WRITTEN TASK
Identify the lines holding "axes" and copy them.

SOURCE RECORDS
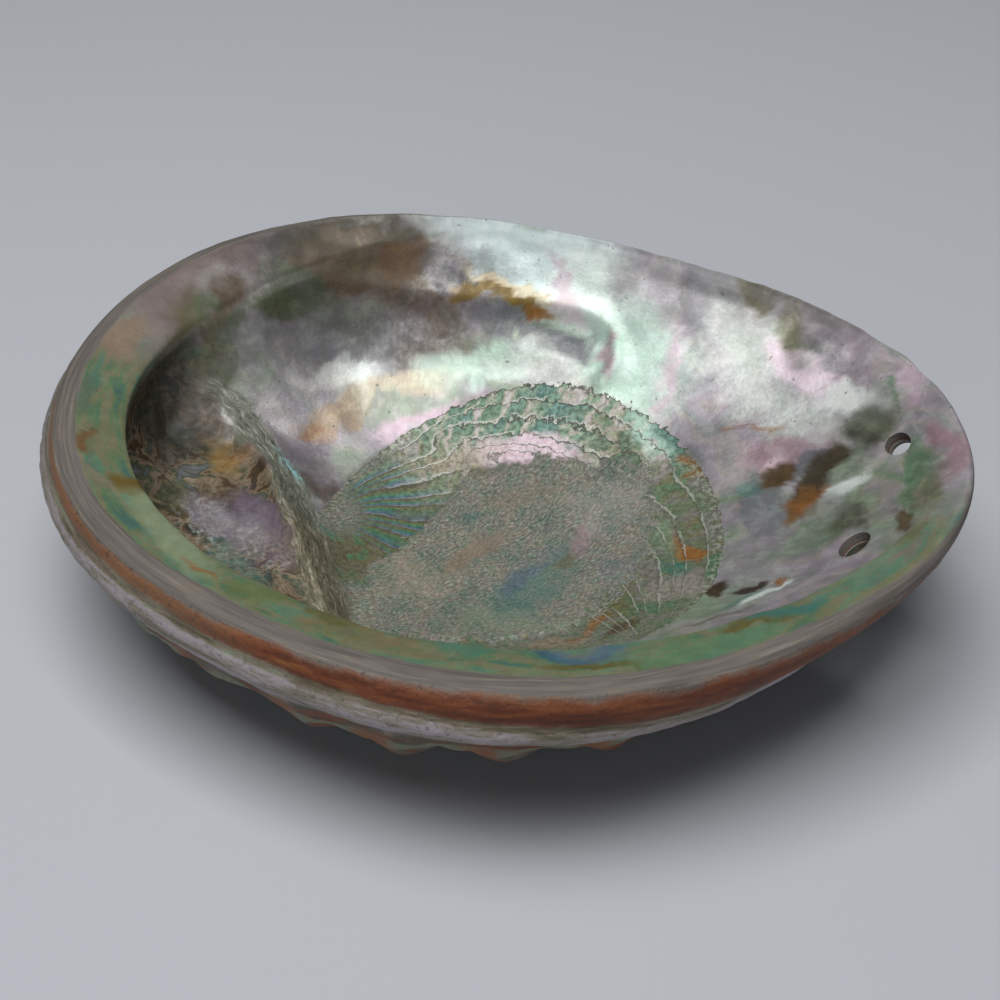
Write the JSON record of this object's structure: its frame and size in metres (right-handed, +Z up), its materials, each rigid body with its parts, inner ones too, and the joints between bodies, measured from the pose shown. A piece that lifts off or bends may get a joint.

* * *

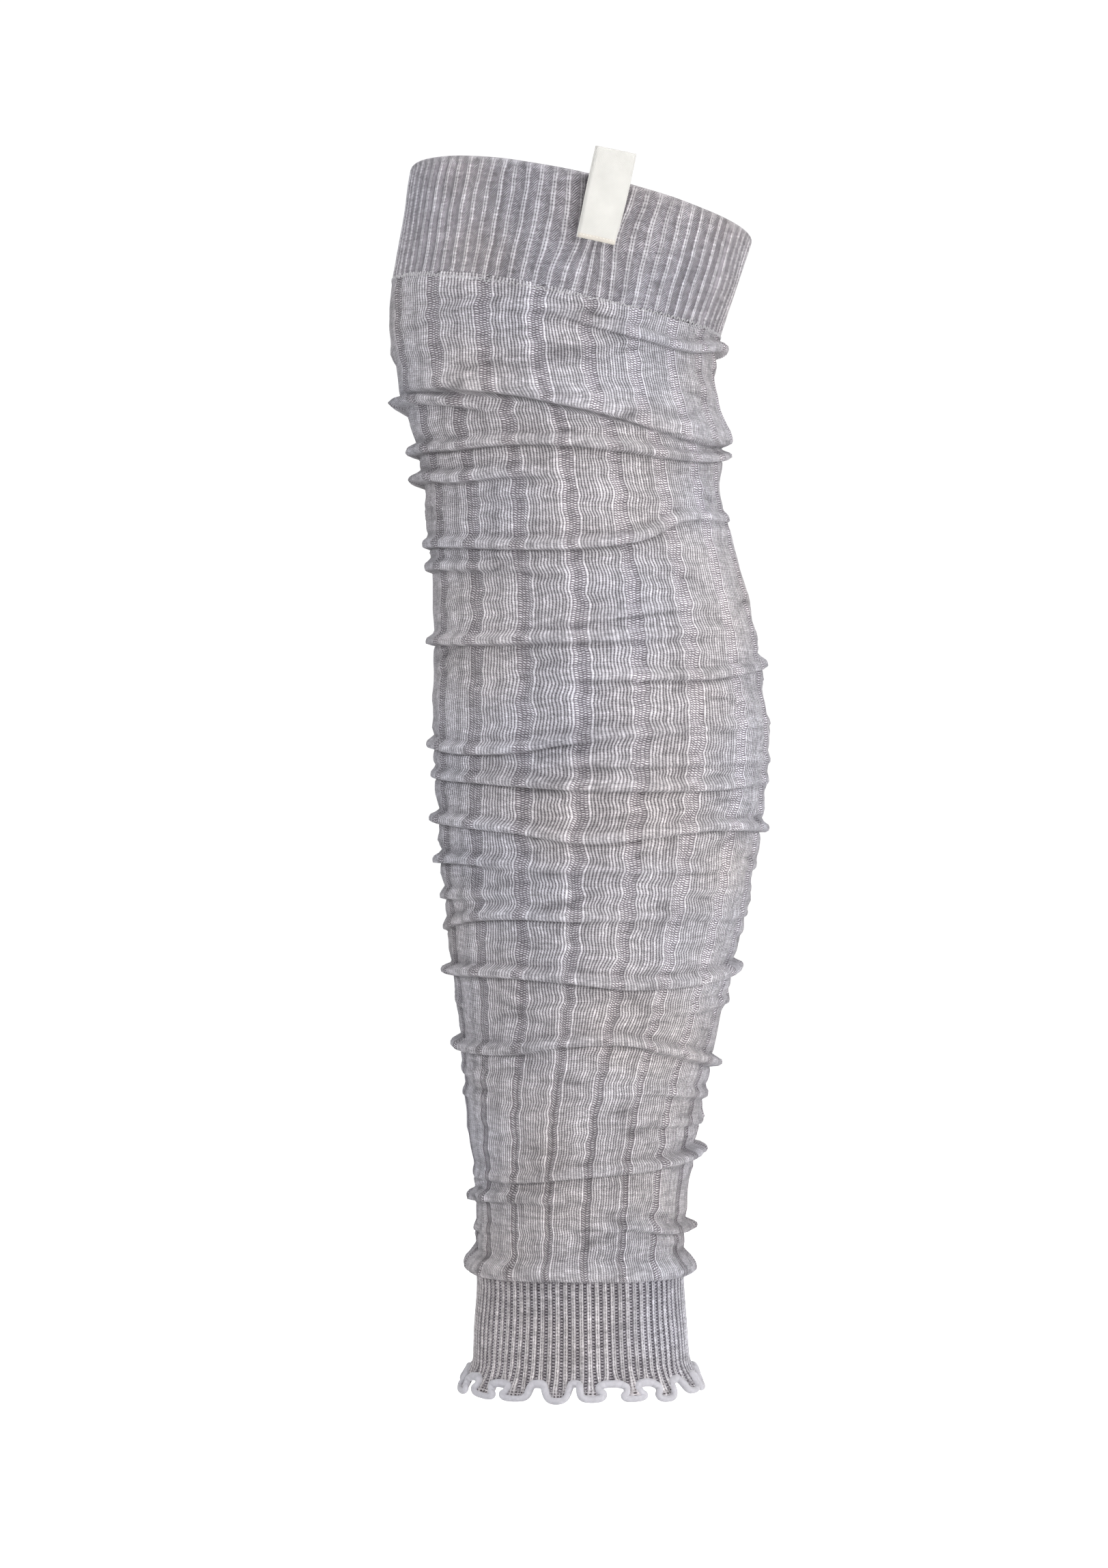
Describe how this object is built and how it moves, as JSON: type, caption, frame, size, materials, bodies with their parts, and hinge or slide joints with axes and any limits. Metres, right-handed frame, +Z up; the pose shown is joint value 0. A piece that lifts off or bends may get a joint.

--

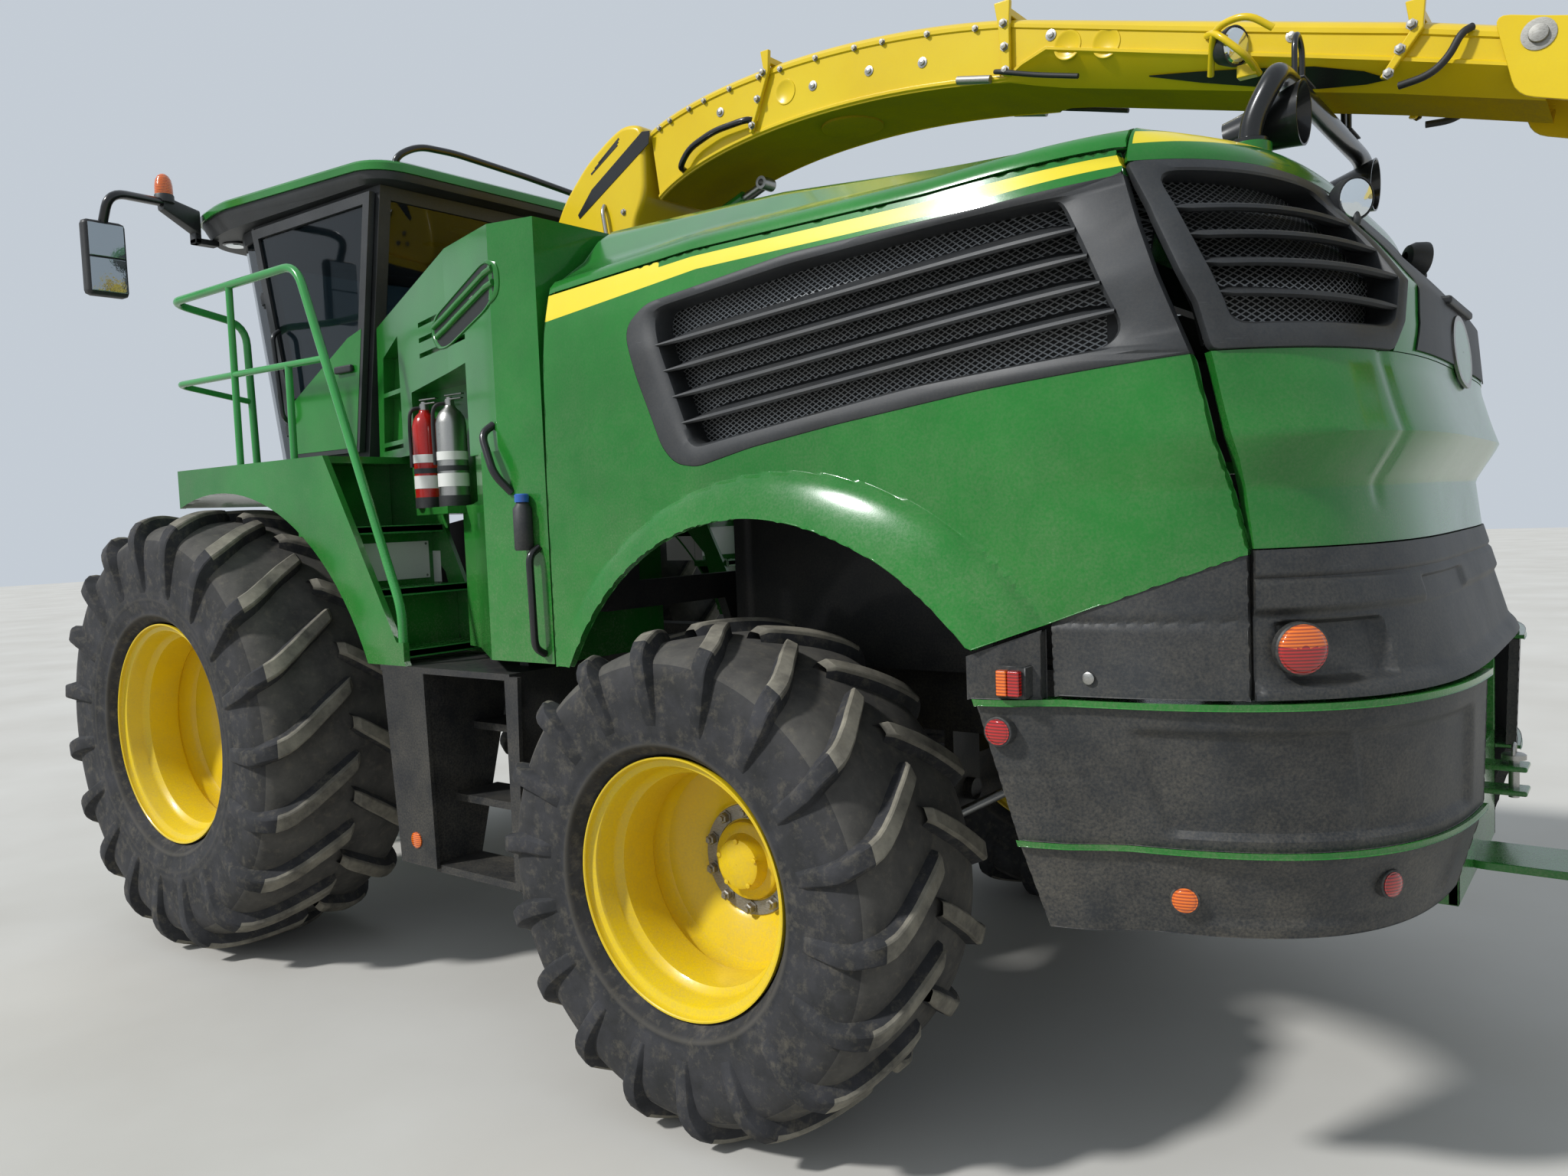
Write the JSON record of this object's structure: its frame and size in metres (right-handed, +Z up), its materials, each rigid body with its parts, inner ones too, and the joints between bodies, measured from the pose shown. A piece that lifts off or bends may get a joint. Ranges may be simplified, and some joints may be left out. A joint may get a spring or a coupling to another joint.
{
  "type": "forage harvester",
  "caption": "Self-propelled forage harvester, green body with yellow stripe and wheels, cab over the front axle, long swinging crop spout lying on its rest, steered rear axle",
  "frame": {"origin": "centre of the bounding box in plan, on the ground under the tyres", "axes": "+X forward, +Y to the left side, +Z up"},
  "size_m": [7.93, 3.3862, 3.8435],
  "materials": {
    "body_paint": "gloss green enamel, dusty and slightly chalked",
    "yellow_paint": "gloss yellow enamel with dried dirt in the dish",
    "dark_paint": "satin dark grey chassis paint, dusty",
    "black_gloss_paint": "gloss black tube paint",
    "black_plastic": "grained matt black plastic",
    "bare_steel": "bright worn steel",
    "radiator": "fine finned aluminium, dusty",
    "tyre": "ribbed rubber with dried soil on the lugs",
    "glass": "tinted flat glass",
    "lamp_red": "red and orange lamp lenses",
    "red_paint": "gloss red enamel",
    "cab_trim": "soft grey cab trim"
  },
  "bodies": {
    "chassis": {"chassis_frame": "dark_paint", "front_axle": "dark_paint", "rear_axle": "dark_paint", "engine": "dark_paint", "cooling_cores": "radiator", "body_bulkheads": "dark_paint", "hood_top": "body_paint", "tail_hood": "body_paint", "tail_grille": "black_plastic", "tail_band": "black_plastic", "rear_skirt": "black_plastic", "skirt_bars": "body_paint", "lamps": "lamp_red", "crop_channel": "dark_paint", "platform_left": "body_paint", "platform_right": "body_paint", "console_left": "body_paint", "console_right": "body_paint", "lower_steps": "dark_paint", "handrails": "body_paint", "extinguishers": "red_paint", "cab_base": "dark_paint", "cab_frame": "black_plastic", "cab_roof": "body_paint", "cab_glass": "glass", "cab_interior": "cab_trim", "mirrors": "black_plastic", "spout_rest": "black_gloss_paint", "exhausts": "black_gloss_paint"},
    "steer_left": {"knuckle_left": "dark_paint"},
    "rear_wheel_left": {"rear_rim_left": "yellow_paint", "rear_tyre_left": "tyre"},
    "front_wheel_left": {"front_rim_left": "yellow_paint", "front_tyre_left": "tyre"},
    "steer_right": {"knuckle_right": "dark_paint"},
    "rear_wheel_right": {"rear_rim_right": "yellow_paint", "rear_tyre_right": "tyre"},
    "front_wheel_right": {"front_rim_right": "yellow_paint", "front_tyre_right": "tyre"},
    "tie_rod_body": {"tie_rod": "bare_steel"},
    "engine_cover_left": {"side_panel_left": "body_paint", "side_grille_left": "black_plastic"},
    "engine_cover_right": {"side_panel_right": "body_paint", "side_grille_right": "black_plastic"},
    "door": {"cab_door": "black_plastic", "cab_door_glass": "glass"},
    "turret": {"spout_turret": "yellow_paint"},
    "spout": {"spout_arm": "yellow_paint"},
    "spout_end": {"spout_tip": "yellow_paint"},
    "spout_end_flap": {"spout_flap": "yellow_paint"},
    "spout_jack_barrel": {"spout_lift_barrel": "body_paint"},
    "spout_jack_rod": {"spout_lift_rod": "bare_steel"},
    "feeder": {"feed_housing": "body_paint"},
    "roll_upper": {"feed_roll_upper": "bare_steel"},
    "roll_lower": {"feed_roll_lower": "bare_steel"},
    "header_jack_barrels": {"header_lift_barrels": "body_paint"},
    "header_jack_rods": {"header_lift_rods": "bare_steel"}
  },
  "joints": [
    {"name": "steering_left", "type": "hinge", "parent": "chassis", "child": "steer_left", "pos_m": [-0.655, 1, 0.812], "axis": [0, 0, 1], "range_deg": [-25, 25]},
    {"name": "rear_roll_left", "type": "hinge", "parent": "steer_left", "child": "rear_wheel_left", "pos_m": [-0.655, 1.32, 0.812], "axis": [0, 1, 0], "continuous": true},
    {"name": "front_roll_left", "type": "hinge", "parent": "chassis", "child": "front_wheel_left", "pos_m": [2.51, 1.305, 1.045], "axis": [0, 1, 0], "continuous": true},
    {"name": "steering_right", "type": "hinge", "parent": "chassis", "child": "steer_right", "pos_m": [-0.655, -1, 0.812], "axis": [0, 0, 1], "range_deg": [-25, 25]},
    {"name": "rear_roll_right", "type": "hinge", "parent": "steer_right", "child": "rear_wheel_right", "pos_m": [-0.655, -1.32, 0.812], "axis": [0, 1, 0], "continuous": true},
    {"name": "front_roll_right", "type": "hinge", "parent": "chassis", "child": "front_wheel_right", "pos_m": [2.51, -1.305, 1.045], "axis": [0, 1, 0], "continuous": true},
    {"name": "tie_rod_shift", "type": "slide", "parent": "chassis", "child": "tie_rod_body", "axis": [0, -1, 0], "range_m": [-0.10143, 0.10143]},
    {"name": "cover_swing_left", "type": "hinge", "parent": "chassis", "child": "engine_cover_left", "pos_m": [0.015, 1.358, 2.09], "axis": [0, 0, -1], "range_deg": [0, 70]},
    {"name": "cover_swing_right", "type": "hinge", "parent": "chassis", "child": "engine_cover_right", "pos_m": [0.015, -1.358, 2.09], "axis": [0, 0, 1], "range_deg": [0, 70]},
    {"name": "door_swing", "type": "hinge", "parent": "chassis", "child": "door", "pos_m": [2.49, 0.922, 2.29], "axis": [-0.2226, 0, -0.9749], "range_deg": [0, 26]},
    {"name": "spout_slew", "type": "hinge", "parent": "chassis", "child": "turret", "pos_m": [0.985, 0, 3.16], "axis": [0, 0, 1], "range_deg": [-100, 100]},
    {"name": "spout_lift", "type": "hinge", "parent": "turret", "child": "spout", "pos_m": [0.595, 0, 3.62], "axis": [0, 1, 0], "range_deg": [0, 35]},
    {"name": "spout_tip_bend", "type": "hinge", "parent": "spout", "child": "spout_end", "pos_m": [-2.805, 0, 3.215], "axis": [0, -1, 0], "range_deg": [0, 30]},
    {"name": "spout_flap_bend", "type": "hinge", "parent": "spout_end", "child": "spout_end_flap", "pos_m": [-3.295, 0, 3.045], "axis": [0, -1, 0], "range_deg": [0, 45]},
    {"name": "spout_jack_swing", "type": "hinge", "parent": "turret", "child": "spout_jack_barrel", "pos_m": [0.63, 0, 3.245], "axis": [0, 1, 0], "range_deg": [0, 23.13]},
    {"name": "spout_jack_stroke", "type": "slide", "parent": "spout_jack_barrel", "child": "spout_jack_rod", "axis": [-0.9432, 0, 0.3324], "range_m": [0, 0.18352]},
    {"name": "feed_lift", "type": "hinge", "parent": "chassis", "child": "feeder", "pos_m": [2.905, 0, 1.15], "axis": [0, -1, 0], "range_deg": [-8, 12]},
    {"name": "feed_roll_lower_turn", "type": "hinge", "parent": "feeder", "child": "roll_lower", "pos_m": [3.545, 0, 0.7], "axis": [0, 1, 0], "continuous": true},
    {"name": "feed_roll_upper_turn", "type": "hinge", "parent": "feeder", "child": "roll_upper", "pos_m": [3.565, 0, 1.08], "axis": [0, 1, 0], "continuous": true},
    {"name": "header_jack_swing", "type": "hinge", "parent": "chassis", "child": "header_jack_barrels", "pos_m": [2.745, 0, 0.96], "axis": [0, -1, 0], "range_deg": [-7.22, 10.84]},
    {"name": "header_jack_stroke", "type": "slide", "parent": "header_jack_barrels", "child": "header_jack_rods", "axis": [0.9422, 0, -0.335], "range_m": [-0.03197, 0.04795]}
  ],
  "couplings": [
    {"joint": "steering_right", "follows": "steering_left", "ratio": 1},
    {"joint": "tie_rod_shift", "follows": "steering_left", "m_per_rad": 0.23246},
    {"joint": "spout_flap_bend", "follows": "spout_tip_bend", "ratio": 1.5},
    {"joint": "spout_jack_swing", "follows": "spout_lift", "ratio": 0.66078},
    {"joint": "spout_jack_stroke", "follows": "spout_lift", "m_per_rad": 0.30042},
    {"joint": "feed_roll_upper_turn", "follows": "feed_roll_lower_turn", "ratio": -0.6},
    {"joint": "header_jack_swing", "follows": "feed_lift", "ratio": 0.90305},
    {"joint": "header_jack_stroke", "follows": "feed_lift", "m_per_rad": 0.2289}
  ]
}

EXERCISE OUTPUT
Describe how this object is built and how it moves, as JSON: type, caption, frame, size, materials, bodies with their parts, and hinge or slide joints with axes and any limits. Metres, right-handed frame, +Z up; the pose shown is joint value 0. A piece that lifts off or bends may get a joint.
  "frame": {"origin": "centre of the bounding box in plan, on the ground under the tyres", "axes": "+X forward, +Y to the left side, +Z up"},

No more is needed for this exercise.